[begin PROVIDED RECORDS]
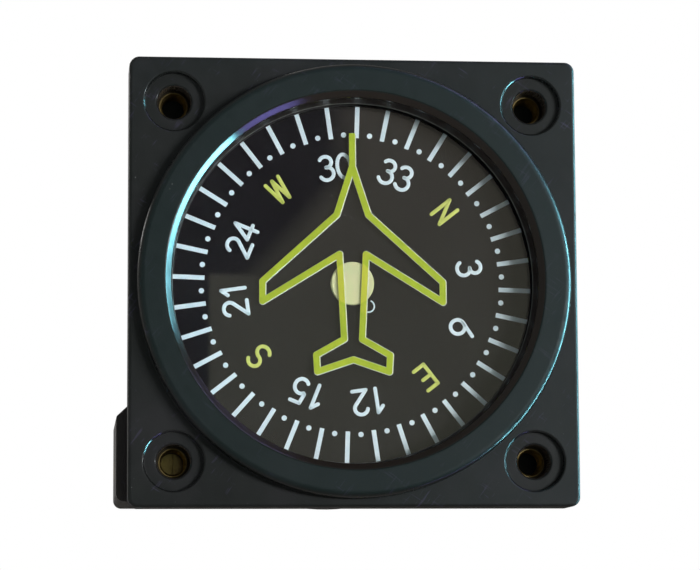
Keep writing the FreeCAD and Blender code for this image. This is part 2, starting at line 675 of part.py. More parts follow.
def frame_pillars():
    """Posts riveted into the plate, tapped at the rear for the bracket's screws."""
    posts = []
    for x, z in pillar_places():
        post = pin_aft(PILLAR_RADIUS, x, z, PLATE_REAR, BRACKET_FRONT)
        post = post.fuse(pin_aft(PILLAR_TENON_RADIUS, x, z, PLATE_FRONT, PLATE_REAR))
        hole_front = BRACKET_REAR - BRACKET_SCREW_LENGTH
        posts.append(post.cut(pin_aft(BRACKET_SCREW_RADIUS, x, z, hole_front, BRACKET_FRONT)))
    return Part.makeCompound(posts)


def frame_screws():
    shank = (BRACKET_SCREW_RADIUS, BRACKET_SCREW_LENGTH)
    head = (SMALL_HEAD_RADIUS, SMALL_HEAD_HEIGHT)
    return Part.makeCompound(
        [slotted_screw(Vector(x, BRACKET_REAR, z), AFT, shank, head) for x, z in pillar_places()])


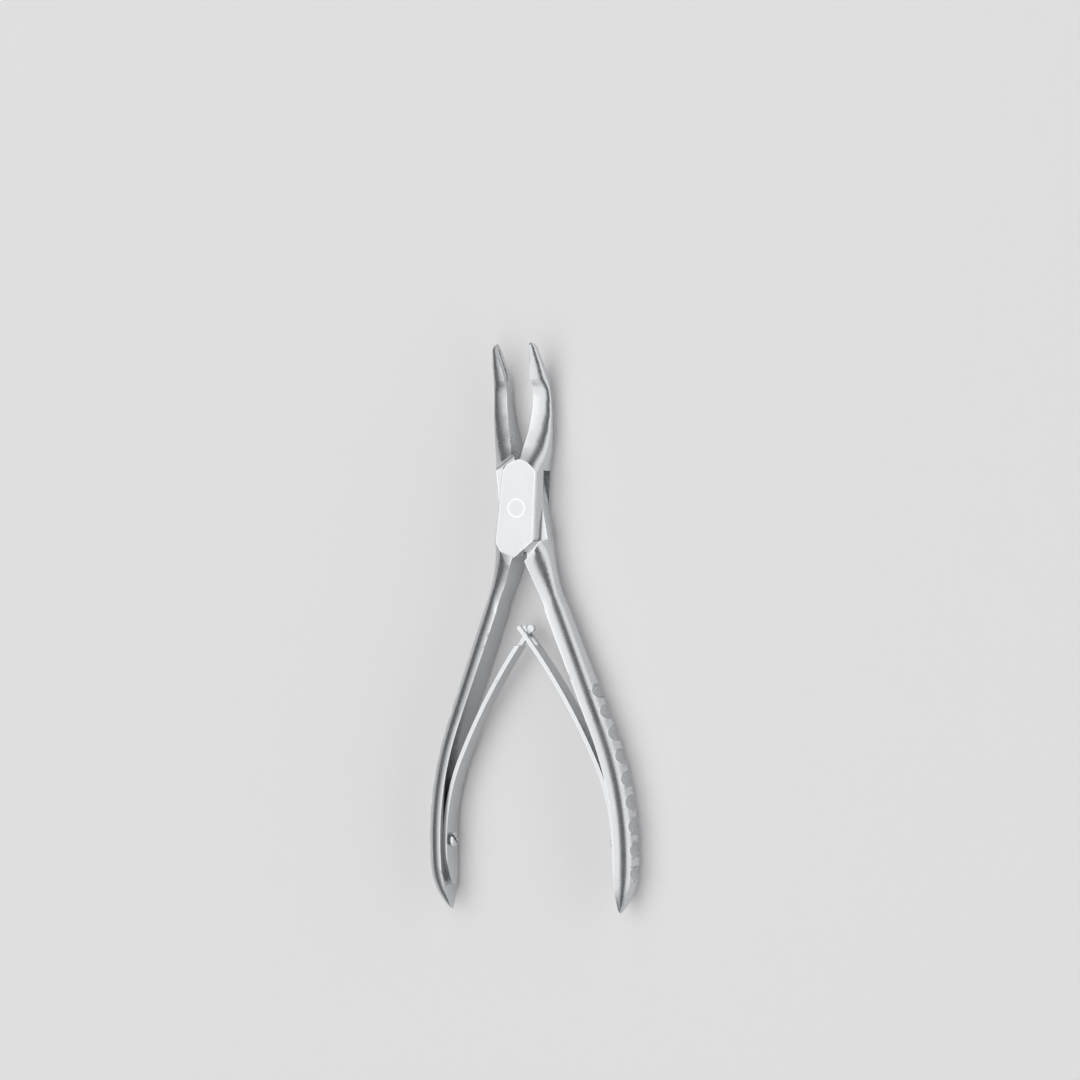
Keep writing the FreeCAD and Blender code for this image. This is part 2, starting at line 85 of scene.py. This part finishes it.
def makeCamera(s):
    turn, roll = math.radians(s["turnDeg"]), math.radians(s["rollDeg"])
    toCamera = Vector((math.sin(turn), 0, math.cos(turn)))
    level = Vector((math.cos(turn), 0, -math.sin(turn)))
    along = Vector((0, 1, 0))
    right = level * math.cos(roll) - along * math.sin(roll)
    up = along * math.cos(roll) + level * math.sin(roll)
    half = s["imagePixels"] / 2
    aside = (half - s["pivotPixel"][0]) / s["pixelsPerMm"] * mm
    lift = (s["pivotPixel"][1] - half) / s["pixelsPerMm"] * mm
    target = Vector((0, 0, s["pivotHeight"])) + right * aside + up * lift
    data = bpy.data.cameras.new("camera")
    data.sensor_width = s["sensor"]
    data.lens = s["sensor"] * s["distance"] / (s["imagePixels"] / s["pixelsPerMm"] * mm)
    data.clip_start = s["nearest"]
    data.clip_end = s["farthest"]
    obj = bpy.data.objects.new("camera", data)
    bpy.context.scene.collection.objects.link(obj)
    place = target + toCamera * s["distance"]
    rows = [(right[i], up[i], toCamera[i], place[i]) for i in range(3)] + [(0, 0, 0, 1)]
    obj.matrix_world = Matrix(rows)
    bpy.context.scene.camera = obj


makeCamera(camera)


# node group helpers

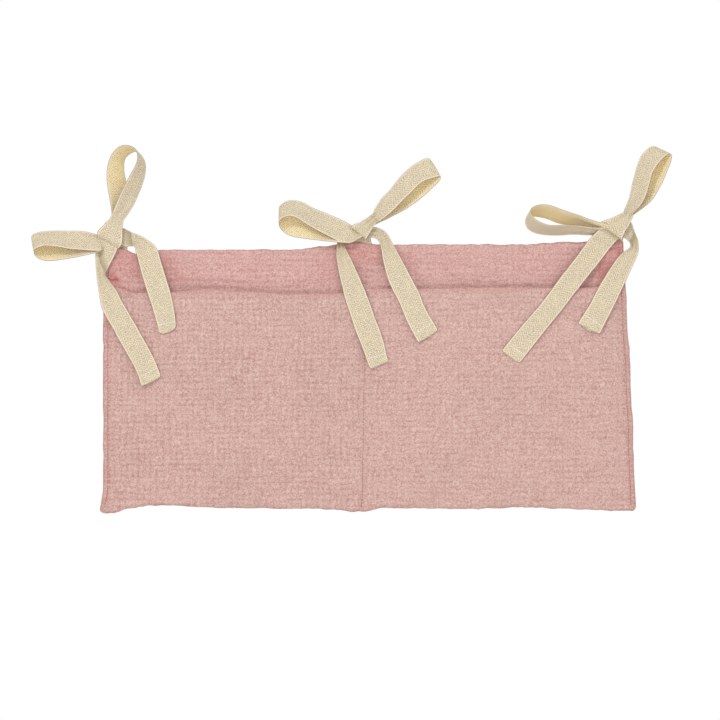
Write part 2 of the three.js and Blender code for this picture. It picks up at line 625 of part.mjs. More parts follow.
[end PROVIDED RECORDS]
◆ WHAT IS ASKED ◆
Restate every entry word for word.

◆ RESULT BELOW ◆
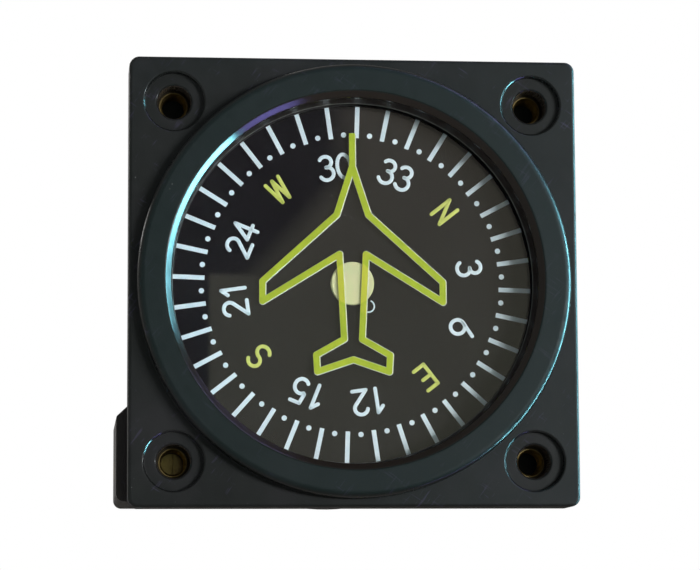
Keep writing the FreeCAD and Blender code for this image. This is part 2, starting at line 675 of part.py. More parts follow.
def frame_pillars():
    """Posts riveted into the plate, tapped at the rear for the bracket's screws."""
    posts = []
    for x, z in pillar_places():
        post = pin_aft(PILLAR_RADIUS, x, z, PLATE_REAR, BRACKET_FRONT)
        post = post.fuse(pin_aft(PILLAR_TENON_RADIUS, x, z, PLATE_FRONT, PLATE_REAR))
        hole_front = BRACKET_REAR - BRACKET_SCREW_LENGTH
        posts.append(post.cut(pin_aft(BRACKET_SCREW_RADIUS, x, z, hole_front, BRACKET_FRONT)))
    return Part.makeCompound(posts)


def frame_screws():
    shank = (BRACKET_SCREW_RADIUS, BRACKET_SCREW_LENGTH)
    head = (SMALL_HEAD_RADIUS, SMALL_HEAD_HEIGHT)
    return Part.makeCompound(
        [slotted_screw(Vector(x, BRACKET_REAR, z), AFT, shank, head) for x, z in pillar_places()])


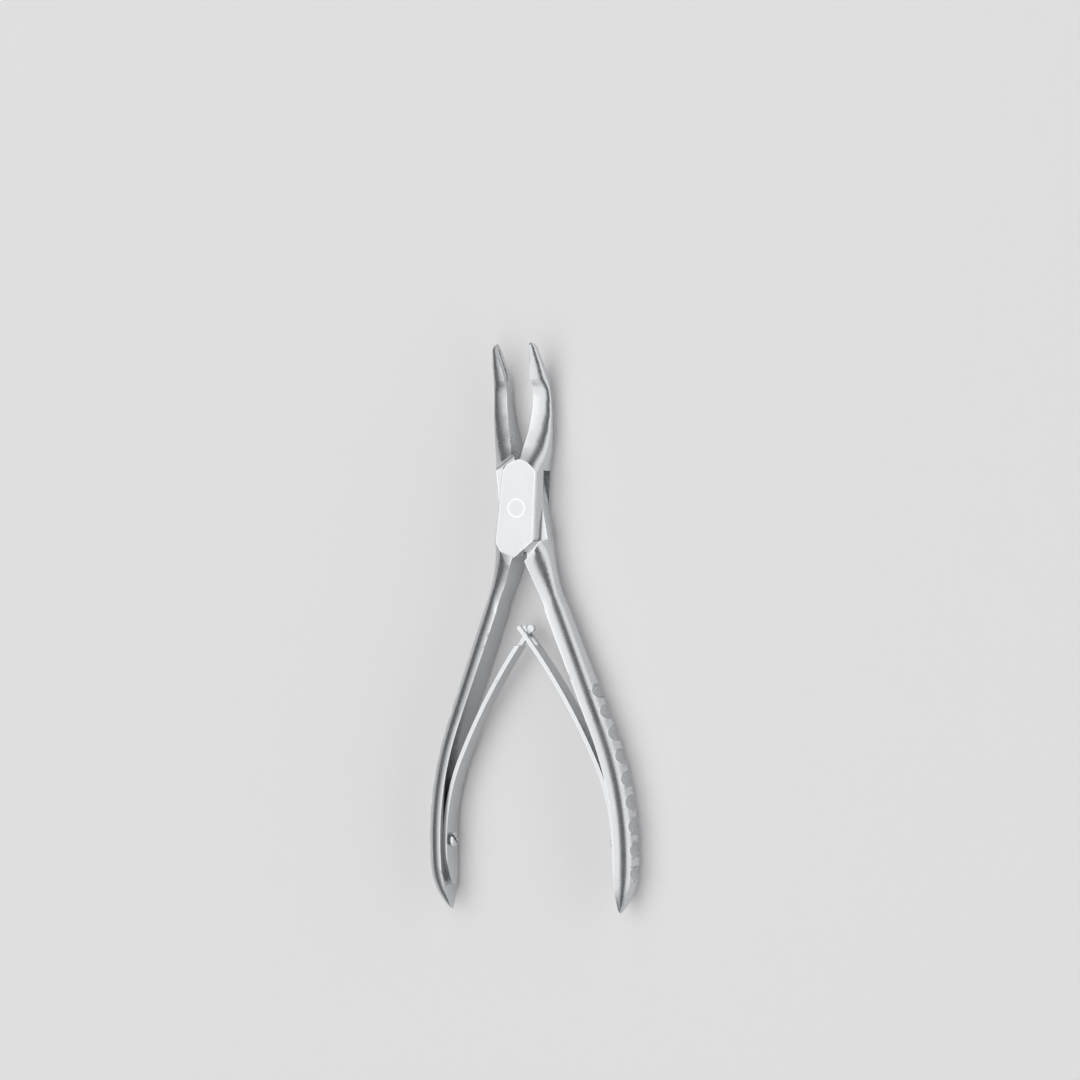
Keep writing the FreeCAD and Blender code for this image. This is part 2, starting at line 85 of scene.py. This part finishes it.
def makeCamera(s):
    turn, roll = math.radians(s["turnDeg"]), math.radians(s["rollDeg"])
    toCamera = Vector((math.sin(turn), 0, math.cos(turn)))
    level = Vector((math.cos(turn), 0, -math.sin(turn)))
    along = Vector((0, 1, 0))
    right = level * math.cos(roll) - along * math.sin(roll)
    up = along * math.cos(roll) + level * math.sin(roll)
    half = s["imagePixels"] / 2
    aside = (half - s["pivotPixel"][0]) / s["pixelsPerMm"] * mm
    lift = (s["pivotPixel"][1] - half) / s["pixelsPerMm"] * mm
    target = Vector((0, 0, s["pivotHeight"])) + right * aside + up * lift
    data = bpy.data.cameras.new("camera")
    data.sensor_width = s["sensor"]
    data.lens = s["sensor"] * s["distance"] / (s["imagePixels"] / s["pixelsPerMm"] * mm)
    data.clip_start = s["nearest"]
    data.clip_end = s["farthest"]
    obj = bpy.data.objects.new("camera", data)
    bpy.context.scene.collection.objects.link(obj)
    place = target + toCamera * s["distance"]
    rows = [(right[i], up[i], toCamera[i], place[i]) for i in range(3)] + [(0, 0, 0, 1)]
    obj.matrix_world = Matrix(rows)
    bpy.context.scene.camera = obj


makeCamera(camera)


# node group helpers

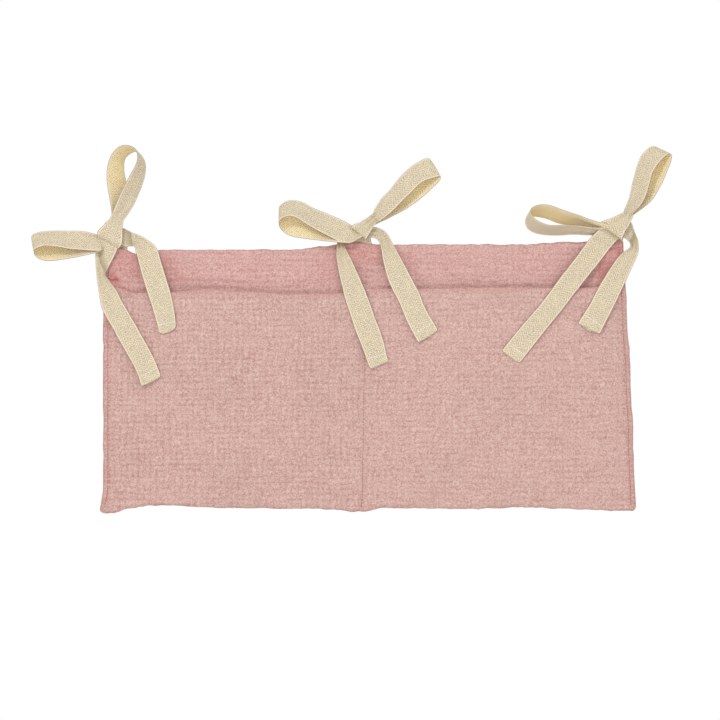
Write part 2 of the three.js and Blender code for this picture. It picks up at line 625 of part.mjs. More parts follow.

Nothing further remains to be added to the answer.